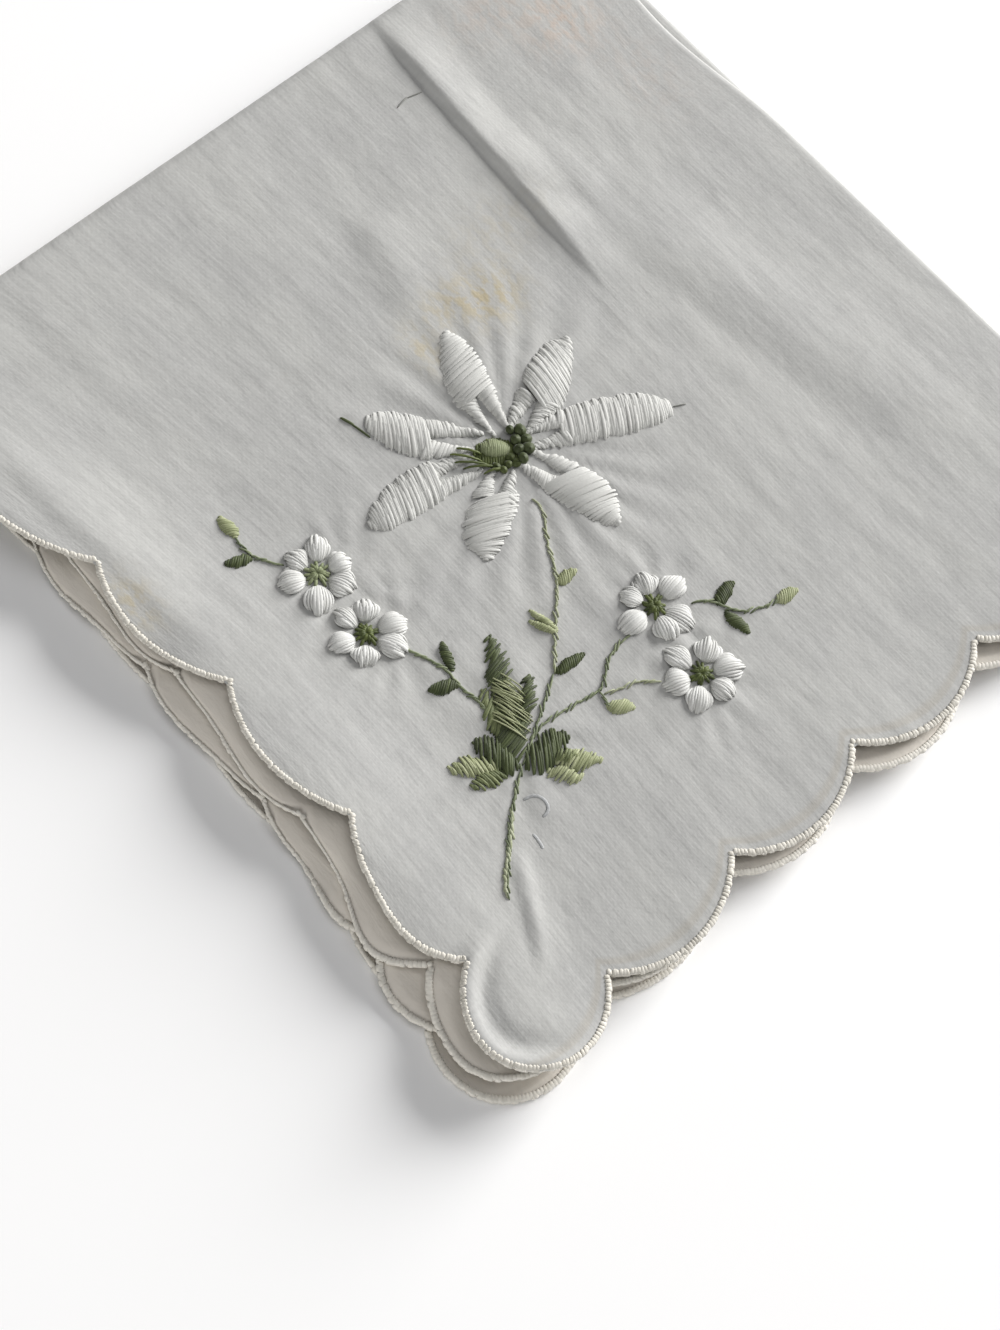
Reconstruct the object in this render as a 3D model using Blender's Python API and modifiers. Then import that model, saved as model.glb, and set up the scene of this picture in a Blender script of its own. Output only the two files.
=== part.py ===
"""A linen handkerchief with a scalloped edge, folded twice into quarters and laid flat.

The cloth is one square sheet. It is folded under along its upright middle line, which makes
the crease on +X, and then the pair of layers is folded under along the level middle line,
which makes the nested crease on +Y. The embroidered quarter ends on top, with its round
corner at -X -Y. The four layers lie a little apart. From the top they are called front,
back, turned back and turned front.

Sizes are in metres, +Z is up, and the origin is the middle of the footprint on the surface
that the cloth lies on.
"""

import math
from collections import namedtuple

import bmesh
import bpy
from mathutils import Vector

MM = 0.001

# The flat square and its scalloped outline.
HALF_SIDE = 150.0 * MM
SCALLOPS_PER_SIDE = 9
SCALLOP_PITCH = 28.35 * MM
SCALLOP_DEPTH = 6.0 * MM
SCALLOP_SEGMENTS = 8
CORNER_SEGMENTS = 15

# The sheet, and how closely its layers lie.
CLOTH_THICKNESS = 1.0 * MM
LAYER_SPACING = 1.5 * MM

# Where the middles of the creases' bends lie, seen from above.
UPPER_CREASE_X = 72.4 * MM
LOWER_CREASE_X = 73.9 * MM
NESTED_CREASE_Y = 73.0 * MM

# The upper crease is drawn in a little along one stretch.
DENT_MIDDLE_Y = 42.0 * MM
DENT_HALF_LENGTH = 26.0 * MM
DENT_DEPTH = 2.2 * MM
DENT_REACH = 24.0 * MM

# How each layer lies, in millimetres. A creep is how far an edge has worked outwards, and a
# slide is how far the cloth at that edge has been carried along it, towards the round
# corner. Each is given at the edge's crease end, at its corner end, and as a bow halfway
# between. The curl is the share by which the scallops of the -X edge draw in as they curl
# up, and the lifts and the wave raise the two edges.
Layer = namedtuple("Layer", "creep_x slide_y curl creep_y slide_x lift_x lift_y wave")
LAYERS = (
    # front
    Layer((6.0, -4.0, -6.0), (8.5, 0.3, 0.0), 0.3, (4.5, 2.0, -2.6), (2.2, 4.8, 0.0), 2.6, 0.9, 0.5),
    # back
    Layer((-1.0, -1.6, 0.0), (-2.5, -2.5, 0.0), 0.6, (4.5, 2.6, -0.8), (9.0, 3.6, 0.0), 1.5, 0.5, 0.35),
    # turned back
    Layer((1.0, 4.0, 0.5), (-5.0, -6.0, 0.0), 0.4, (-1.0, -3.0, 0.0), (0.0, 0.0, 0.0), 0.7, 0.2, 0.15),
    # turned front
    Layer((0.5, 5.5, -1.0), (3.0, 4.7, 0.0), 0.25, (-1.0, -2.6, 0.0), (0.0, 0.0, 0.0), 0.0, 0.0, 0.0),
)
CREEP_ZONE = 110.0 * MM
LIFT_ZONE = 30.0 * MM
SLIDE_START = 45.0 * MM
CURL_FADE_START = 106.0 * MM
CURL_FADE_LENGTH = 16.0 * MM
WAVE_LENGTH = 56.7 * MM
WAVE_START = 20.0 * MM

# Soft ridges of the top layer. Each runs straight, is steep on its -X side, and fades at
# both ends.
Ridge = namedtuple("Ridge", "start end height steep_width gentle_width")
RIDGES = (
    # a sharp tuck, then a broad swell
    Ridge((32.6 * MM, 76.0 * MM), (28.3 * MM, 10.0 * MM), 2.0 * MM, 1.7 * MM, 7.0 * MM),
    Ridge((38.0 * MM, 32.0 * MM), (54.0 * MM, -56.0 * MM), 1.4 * MM, 6.0 * MM, 12.0 * MM),
)

# Distances from the middle of the square at which it is divided, so that it can bend.
EDGE_LINES = (143.4, 139.5, 135.0, 129.0, 122.0)
FIELD_LINES = (112.0, 100.0, 86.0, 72.0, 58.0, 44.0, 30.0, 16.0)
BEND_SHARES = (-1.0, -0.6, -0.2, 0.2, 0.6, 1.0)

DIVIDE_TOLERANCE = 0.001 * MM

LINEN_COLOUR = (0.55, 0.54, 0.51, 1.0)
LINEN_ROUGHNESS = 0.9

CREASE_RADIUS = LAYER_SPACING / 2
NESTED_RADIUS = LAYER_SPACING
CREASE_QUARTER = math.pi * CREASE_RADIUS / 2
NESTED_QUARTER = math.pi * NESTED_RADIUS / 2
MIDDLE_HEIGHT = 1.5 * LAYER_SPACING + CLOTH_THICKNESS / 2


def clear_scene():
    for obj in list(bpy.data.objects):
        bpy.data.objects.remove(obj, do_unlink=True)


def smooth(share):
    """Runs softly from 0 to 1 as share does."""
    share = min(max(share, 0.0), 1.0)
    return share * share * (3 - 2 * share)


def arc(centre, radius, start, end, segments):
    """Points along an arc, without its last one."""
    points = []
    for step in range(segments):
        angle = start + (end - start) * step / segments
        points.append((centre[0] + radius * math.cos(angle), centre[1] + radius * math.sin(angle)))
    return points


def corner_points():
    """The round lobe at -X -Y, from its cusp on the -X side to its cusp on the -Y side."""
    span = HALF_SIDE - SCALLOPS_PER_SIDE * SCALLOP_PITCH / 2
    radius = span + SCALLOP_DEPTH - math.sqrt(2 * span * SCALLOP_DEPTH)
    middle = radius - HALF_SIDE
    start = math.atan2(span - radius, SCALLOP_DEPTH - radius)
    end = 2 * math.pi + math.atan2(SCALLOP_DEPTH - radius, span - radius)
    return arc((middle, middle), radius, start, end, CORNER_SEGMENTS)


def side_points():
    """The scallops of the -Y side, from -X to +X, each an arc between two cusps."""
    radius = (SCALLOP_PITCH**2 / 4 + SCALLOP_DEPTH**2) / (2 * SCALLOP_DEPTH)
    half_angle = math.asin(SCALLOP_PITCH / 2 / radius)
    down = 1.5 * math.pi
    points = []
    for index in range(SCALLOPS_PER_SIDE):
        middle = (index - (SCALLOPS_PER_SIDE - 1) / 2) * SCALLOP_PITCH
        centre = (middle, radius - HALF_SIDE)
        points += arc(centre, radius, down - half_angle, down + half_angle, SCALLOP_SEGMENTS)
    return points


def outline():
    """The whole edge of the flat square: one corner and one side, turned four times."""
    points = []
    for turn in range(4):
        cosine = round(math.cos(turn * math.pi / 2))
        sine = round(math.sin(turn * math.pi / 2))
        for x, y in corner_points() + side_points():
            points.append((x * cosine - y * sine, x * sine + y * cosine))
    return points


def cut(bm, faces, point, direction):
    """Divides the faces along a straight line through a point of the flat square."""
    edges = {edge for face in faces for edge in face.edges}
    verts = {vert for face in faces for vert in face.verts}
    normal = Vector((-direction[1], direction[0], 0)).normalized()
    bmesh.ops.bisect_plane(
        bm,
        geom=list(verts) + list(edges) + list(faces),
        dist=DIVIDE_TOLERANCE,
        plane_co=Vector((point[0], point[1], 0)),
        plane_no=normal,
    )


def flat_square():
    """The flat sheet, divided where it bends. Its middle is at the origin."""
    bm = bmesh.new()
    bm.faces.new([bm.verts.new((x, y, 0)) for x, y in outline()])
    lines = [sign * line * MM for line in EDGE_LINES + FIELD_LINES for sign in (-1, 1)]
    for line in lines + [share * CREASE_QUARTER for share in BEND_SHARES]:
        cut(bm, bm.faces[:], (line, 0), (0, 1))
    for line in lines + [share * NESTED_QUARTER for share in BEND_SHARES]:
        cut(bm, bm.faces[:], (0, line), (1, 0))
    return bm


def sheet_place(x, y):
    """Where a point of the folded top layer is on the flat square, the creases aside."""
    across = UPPER_CREASE_X + CREASE_QUARTER - x
    along = NESTED_CREASE_Y + NESTED_QUARTER - y
    return across, along


def divide_ridges(bm):
    """Lines along each ridge's crest and feet, cut only into the quarter that lies on top."""
    for ridge in RIDGES:
        start = Vector(sheet_place(*ridge.start))
        end = Vector(sheet_place(*ridge.end))
        gentle = ridge.gentle_width
        steep = ridge.steep_width
        for offset in (-gentle, -gentle / 2, 0.0, steep / 2, steep):
            point = start + Vector((offset, 0))
            top = [
                face
                for face in bm.faces
                if face.calc_center_median().x > CREASE_QUARTER
                and face.calc_center_median().y > NESTED_QUARTER
            ]
            cut(bm, top, point, end - start)


def bend(distance, quarter, radius):
    """A strip bent half round over a crease.

    Distance is measured along the strip from the crease. It returns how far in from the
    bend's middle the point comes to lie, and its height over that middle.
    """
    if abs(distance) >= quarter:
        return abs(distance) - quarter, math.copysign(radius, distance)
    angle = math.pi / 2 * (1 - distance / quarter)
    return -radius * math.sin(angle), radius * math.cos(angle)


def layer_shares(side, pair):
    """How much a point belongs to each of LAYERS. Its side and its pair each run from -1 to 1."""
    return (
        (1 + pair) * (1 + side) / 4,
        (1 + pair) * (1 - side) / 4,
        (1 - pair) * (1 - side) / 4,
        (1 - pair) * (1 + side) / 4,
    )


def ridge_height(x, y):
    """How far the ridges raise the top layer at a point seen from above."""
    height = 0.0
    for ridge in RIDGES:
        run = Vector(ridge.end) - Vector(ridge.start)
        share = (Vector((x, y)) - Vector(ridge.start)).dot(run) / run.length_squared
        side = x - (ridge.start[0] + run.x * share)
        width = ridge.steep_width if side < 0 else ridge.gentle_width
        ends = smooth(4 * share) * smooth(2 * (1 - share))
        height += ridge.height * smooth(1 - abs(side) / width) * ends
    return height


def along_edge(share, at_crease, at_corner, bow):
    """A value that changes along an edge, at a share of its length from crease to corner."""
    return at_crease + (at_corner - at_crease) * share + bow * math.sin(math.pi * share)


def rest_of_layer(layer, run_x, run_y):
    """How far a point of one layer is moved, along X, Y and Z, from lying flat and square."""
    share_x = min(max(run_x / HALF_SIDE, 0), 1)
    share_y = min(max(run_y / HALF_SIDE, 0), 1)
    reach_x = smooth((run_x - HALF_SIDE + CREEP_ZONE) / CREEP_ZONE)
    reach_y = smooth((run_y - HALF_SIDE + CREEP_ZONE) / CREEP_ZONE)
    edge_x = smooth((run_x - HALF_SIDE + LIFT_ZONE) / LIFT_ZONE)
    edge_y = smooth((run_y - HALF_SIDE + LIFT_ZONE) / LIFT_ZONE)
    out_x = reach_x * along_edge(share_y, *layer.creep_x)
    out_x += reach_y * smooth(run_x / SLIDE_START) * along_edge(share_x, *layer.slide_x)
    out_y = reach_y * along_edge(share_x, *layer.creep_y)
    out_y += reach_x * smooth(run_y / SLIDE_START) * along_edge(share_y, *layer.slide_y)
    curled = layer.curl * (1 - smooth((run_y - CURL_FADE_START) / CURL_FADE_LENGTH))
    scallop_run = max(run_x - (HALF_SIDE - SCALLOP_DEPTH - CREASE_QUARTER), 0)
    wave = layer.wave * math.sin(2 * math.pi * (run_y - WAVE_START) / WAVE_LENGTH)
    up = max(edge_x * (layer.lift_x + wave), edge_y * layer.lift_y)
    return Vector((curled * scallop_run - out_x * MM, -out_y * MM, up * MM))


def folded_place(across, along):
    """Where a point of the flat square comes to lie, before the sheet has its thickness."""
    run_x, side_height = bend(across, CREASE_QUARTER, CREASE_RADIUS)
    run_y, height = bend(along, NESTED_QUARTER, NESTED_RADIUS + side_height)
    side = side_height / CREASE_RADIUS
    pair = height / (NESTED_RADIUS + side_height)
    y = NESTED_CREASE_Y - run_y
    dent = DENT_DEPTH * smooth(1 - abs(y - DENT_MIDDLE_Y) / DENT_HALF_LENGTH)
    dent *= 1 - smooth(run_x / DENT_REACH)
    crease_x = LOWER_CREASE_X + (UPPER_CREASE_X - LOWER_CREASE_X - dent) * (1 + pair) / 2
    place = Vector((crease_x - run_x, y, MIDDLE_HEIGHT + height))
    shares = layer_shares(side, pair)
    place.z += shares[0] * ridge_height(UPPER_CREASE_X - run_x, y)
    for share, layer in zip(shares, LAYERS):
        place += share * rest_of_layer(layer, run_x, run_y)
    return place


def material(name, colour, roughness):
    made = bpy.data.materials.new(name)
    made.use_nodes = True
    shader = made.node_tree.nodes["Principled BSDF"]
    shader.inputs["Base Color"].default_value = colour
    shader.inputs["Roughness"].default_value = roughness
    shader.inputs["Metallic"].default_value = 0.0
    return made


def centre_footprint(obj):
    """Moves the mesh so that the middle of the finished sheet's footprint is at the origin."""
    bpy.context.view_layer.update()
    finished = obj.evaluated_get(bpy.context.evaluated_depsgraph_get())
    corners = [Vector(corner) for corner in finished.bound_box]
    middle_x = (min(c.x for c in corners) + max(c.x for c in corners)) / 2
    middle_y = (min(c.y for c in corners) + max(c.y for c in corners)) / 2
    for vert in obj.data.vertices:
        vert.co.x -= middle_x
        vert.co.y -= middle_y


def linen_square():
    bm = flat_square()
    divide_ridges(bm)
    bmesh.ops.triangulate(bm, faces=bm.faces[:])
    for vert in bm.verts:
        vert.co = folded_place(vert.co.x, vert.co.y)
    for face in bm.faces:
        face.smooth = True
    mesh = bpy.data.meshes.new("linen_square")
    bm.to_mesh(mesh)
    bm.free()
    obj = bpy.data.objects.new("linen_square", mesh)
    obj.data.materials.append(material("washed_linen", LINEN_COLOUR, LINEN_ROUGHNESS))
    solidify = obj.modifiers.new("cloth_thickness", "SOLIDIFY")
    solidify.thickness = CLOTH_THICKNESS
    solidify.offset = 0.0
    return obj


def main():
    clear_scene()
    collection = bpy.data.collections.new("linen_handkerchief")
    bpy.context.scene.collection.children.link(collection)
    square = linen_square()
    collection.objects.link(square)
    centre_footprint(square)


main()
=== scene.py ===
# %% [markdown]
# # An embroidered linen handkerchief, folded in four
#
# A lady's handkerchief is one square of thin linen. Its edge is cut in scallops and closed with
# buttonhole stitch, and one corner carries a spray of white flowers. Here it is folded twice, so
# that four layers lie on each other and the embroidered corner is on top. We start by loading the
# solid model that the cloth has to stay inside, and keep its box.

# %% Load the frame
import math

import bpy
import numpy as np
from mathutils import Matrix, Vector


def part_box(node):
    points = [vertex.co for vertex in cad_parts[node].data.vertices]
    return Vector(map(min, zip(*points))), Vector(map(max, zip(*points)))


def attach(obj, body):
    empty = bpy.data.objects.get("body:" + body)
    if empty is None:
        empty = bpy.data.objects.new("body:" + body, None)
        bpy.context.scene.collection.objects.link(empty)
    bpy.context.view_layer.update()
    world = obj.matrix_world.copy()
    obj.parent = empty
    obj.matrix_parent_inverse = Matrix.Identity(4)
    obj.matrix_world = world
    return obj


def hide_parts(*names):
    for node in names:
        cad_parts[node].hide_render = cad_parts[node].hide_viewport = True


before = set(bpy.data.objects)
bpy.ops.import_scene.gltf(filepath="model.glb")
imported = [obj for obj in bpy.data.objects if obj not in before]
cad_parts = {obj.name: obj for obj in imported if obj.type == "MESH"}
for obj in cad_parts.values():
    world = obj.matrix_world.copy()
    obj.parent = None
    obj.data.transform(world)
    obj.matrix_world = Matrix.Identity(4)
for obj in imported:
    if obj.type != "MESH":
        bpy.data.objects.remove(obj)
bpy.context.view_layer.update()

MM = 0.001
box_low, box_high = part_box("linen_square")
print("folded cloth, mm:", [round(size / MM, 1) for size in box_high - box_low])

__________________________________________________

**Problem:**
Give again, word for word, the lines starting at the line that has "solidify.offset = 0.0" and ending at the line that has "obj.parent = None", with both of those lines included and nothing else.

**Full output:**
    solidify.offset = 0.0
    return obj


def main():
    clear_scene()
    collection = bpy.data.collections.new("linen_handkerchief")
    bpy.context.scene.collection.children.link(collection)
    square = linen_square()
    collection.objects.link(square)
    centre_footprint(square)


main()
=== scene.py ===
# %% [markdown]
# # An embroidered linen handkerchief, folded in four
#
# A lady's handkerchief is one square of thin linen. Its edge is cut in scallops and closed with
# buttonhole stitch, and one corner carries a spray of white flowers. Here it is folded twice, so
# that four layers lie on each other and the embroidered corner is on top. We start by loading the
# solid model that the cloth has to stay inside, and keep its box.

# %% Load the frame
import math

import bpy
import numpy as np
from mathutils import Matrix, Vector


def part_box(node):
    points = [vertex.co for vertex in cad_parts[node].data.vertices]
    return Vector(map(min, zip(*points))), Vector(map(max, zip(*points)))


def attach(obj, body):
    empty = bpy.data.objects.get("body:" + body)
    if empty is None:
        empty = bpy.data.objects.new("body:" + body, None)
        bpy.context.scene.collection.objects.link(empty)
    bpy.context.view_layer.update()
    world = obj.matrix_world.copy()
    obj.parent = empty
    obj.matrix_parent_inverse = Matrix.Identity(4)
    obj.matrix_world = world
    return obj


def hide_parts(*names):
    for node in names:
        cad_parts[node].hide_render = cad_parts[node].hide_viewport = True


before = set(bpy.data.objects)
bpy.ops.import_scene.gltf(filepath="model.glb")
imported = [obj for obj in bpy.data.objects if obj not in before]
cad_parts = {obj.name: obj for obj in imported if obj.type == "MESH"}
for obj in cad_parts.values():
    world = obj.matrix_world.copy()
    obj.parent = None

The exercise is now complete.